_Data lines_.
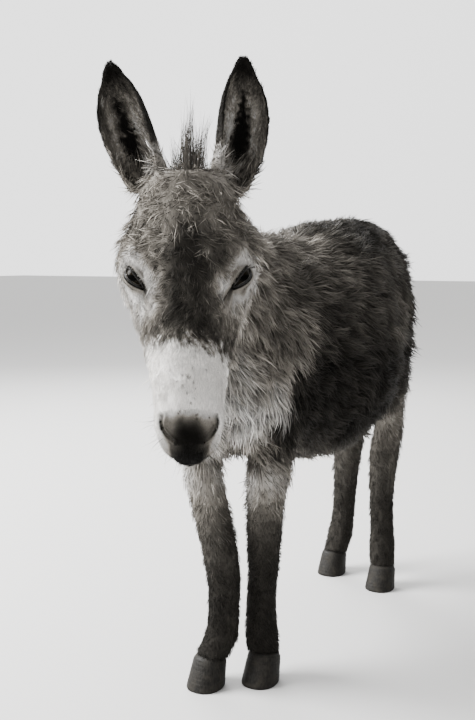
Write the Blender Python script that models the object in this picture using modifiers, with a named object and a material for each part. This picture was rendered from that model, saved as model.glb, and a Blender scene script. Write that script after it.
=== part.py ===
"""A young donkey standing on its four feet, as a still, life-size museum model.

Metres, +Z up. The trunk lies along Y, with the chest towards -Y and the tail towards +Y, and +X is the
donkey's left side. The neck bends and the head turns towards the donkey's left. The solids reach out to
the tips of the coat. The body is modelled whole and then parted with thin cuts into its named parts.
"""

import math
from dataclasses import dataclass

import bmesh
import bpy
import numpy as np
from mathutils import Matrix, Vector

# ---- driving dimensions ---------------------------------------------------------------------------
CROUP_HEIGHT = 0.918  # top of the coat over the hips
WITHERS_HEIGHT = 0.876  # top of the coat over the shoulder blades
BELLY_HEIGHT = 0.369  # lowest tips of the belly coat
HEAD_LENGTH = 0.446  # poll to the end of the lips
HEAD_TURN = math.radians(34.1)  # towards the donkey's left, from straight ahead
HEAD_PITCH = math.radians(25.0)  # how far the face line leans forward of the vertical
POLL = Vector((0.132, -0.461, 0.952))
EYE_RADIUS = 0.0205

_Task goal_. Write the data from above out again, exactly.

_Result_.
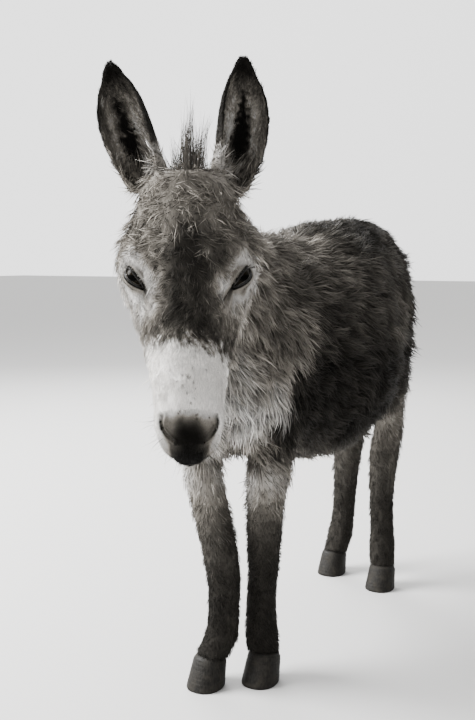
Write the Blender Python script that models the object in this picture using modifiers, with a named object and a material for each part. This picture was rendered from that model, saved as model.glb, and a Blender scene script. Write that script after it.
=== part.py ===
"""A young donkey standing on its four feet, as a still, life-size museum model.

Metres, +Z up. The trunk lies along Y, with the chest towards -Y and the tail towards +Y, and +X is the
donkey's left side. The neck bends and the head turns towards the donkey's left. The solids reach out to
the tips of the coat. The body is modelled whole and then parted with thin cuts into its named parts.
"""

import math
from dataclasses import dataclass

import bmesh
import bpy
import numpy as np
from mathutils import Matrix, Vector

# ---- driving dimensions ---------------------------------------------------------------------------
CROUP_HEIGHT = 0.918  # top of the coat over the hips
WITHERS_HEIGHT = 0.876  # top of the coat over the shoulder blades
BELLY_HEIGHT = 0.369  # lowest tips of the belly coat
HEAD_LENGTH = 0.446  # poll to the end of the lips
HEAD_TURN = math.radians(34.1)  # towards the donkey's left, from straight ahead
HEAD_PITCH = math.radians(25.0)  # how far the face line leans forward of the vertical
POLL = Vector((0.132, -0.461, 0.952))
EYE_RADIUS = 0.0205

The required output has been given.